Hamilton has earned everything that’s come his way this season. Mercedes’ advantage – does it even have an advantage? – is smaller than it’s been at any time other than probably the first few rounds of 2018, when Ferrari looked like it had a performance advantage.
Yet the Hamilton-Mercedes combination is still too strong for its rivals to vanquish regularly on Sundays, no matter how strong they look in qualifying or at times during a given grand prix. How Hamilton has risen to the occasion is key to that.
It’s often said that Hamilton learned from his defeat to team-mate Nico Rosberg in the 2016 championship that he needed to redouble his efforts to eliminate the off days – gift his opposition as few points as possible, and control everything that is in his power to control.
Perhaps, as Shovlin suggests, the Verstappen/Red Bull threat refocused Hamilton again for 2021.
Not that long ago, maybe even including last year given the below-par season opener Hamilton endured in Austria, there were suggestions that Hamilton was a slow-starter. That was probably most true in the 2017-2018 fights against Ferrari.
Well, up against another team for the first time since then, Hamilton is doing almost everything to avoid a repeat. He came out swinging, winning the opening round of the season since 2015, and he hasn’t really stopped since.
Usually, team-mate Valtteri Bottas has managed at least one Hamilton defeat by now. But his peak is grabbing that Portugal pole, and he’s yet to finish higher than third in a race.
After years of battling accusations he only wins because of Mercedes, Hamilton is making his strongest ever case that he’d make the difference even without a clear car advantage.
“Every year I come back and I’m always trying to improve,” says Hamilton. “Most often it tends to be, or it seems, impossible, but it’s a necessity. The Red Bulls have started off incredibly strong. They do both have a championship-winning car and opportunity. As do we.
“It’s going to take everything from us, not only me bringing my A-game but the team bringing their A-game, weekend-in, weekend-out. Otherwise, these guys will be winning.”
Hamilton is the reason they haven’t been winning more. He executed two bold Mercedes strategies perfectly in Bahrain and Spain, combining his car’s gentler touch on its rear tyres and his own freakish judgement of how hard to push without overstressing them, especially when in the dirty air of another car.
He made life tougher for himself in Portugal, gifting his title rival a place at the restart, but recovered expertly to pass both Verstappen and Valtteri Bottas to win.
That restart mistake exposed a small chink in Hamilton’s armour, as did his misjudgements at Imola – first trying to hold the line around the outside of Verstappen at the first corner in the wet, then sliding off the road going off-line to lap George Russell.
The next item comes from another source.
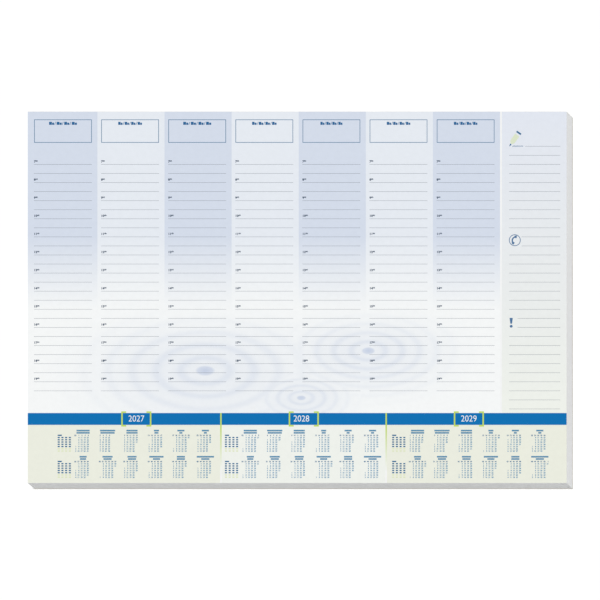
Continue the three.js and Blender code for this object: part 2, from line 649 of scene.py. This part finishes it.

But that same weekend he’d also pipped the faster Red Bulls to pole position, and it was Hamilton who emerged on top of the ultra-tight qualifying battle in Spain to net his 100th pole position.
“Every time I get asked the question about was this his best lap, best race… he’s just operating on this never-seen level,” said Mercedes team boss Toto Wolff after that Barcelona pole lap.
“Probably the car wasn’t perfect and he just edged the other ones out. One hundred poles is incredible.”
It is, and it’s also a reminder that Hamilton is still capable of extraordinary one-lap piece even if his tyre management and judgement in battle are the most impressive parts of his modern-day arsenal, and very possibly his greatest assets in this championship battle.
Though he flirted with it at Imola, Hamilton’s not getting suckered into stupid fights either. He’s showing what many have argued through his period of dominance with Mercedes – that he is a master of his craft, and his car has simply augmented that all-round ability as a driver.
There are still small errors here and there because Hamilton isn’t perfect, but the mistakes are vanishingly small and he’s doing well to recover from them. More importantly, the peaks look as high as ever, if not higher given they are coming in the context of fresh pressure.
In a tight fight like this it’s the fewest errors that will win out. The pendulum may swing between these teams circuit-to-circuit but the margins are so fine that the driver can make the difference and that’s broadly what we’ve seen so far, with Verstappen making more mistakes and Hamilton doing a better job of threading it together.
So, while the points Hamilton was deeply fortunate to get at Imola are crucial to the headline number of ‘Hamilton’s best start’, so too are the many more points he has won through his own quality.
You can call that the benefit of experience, call it Hamilton reaching a new level – call it anything you like, except luck.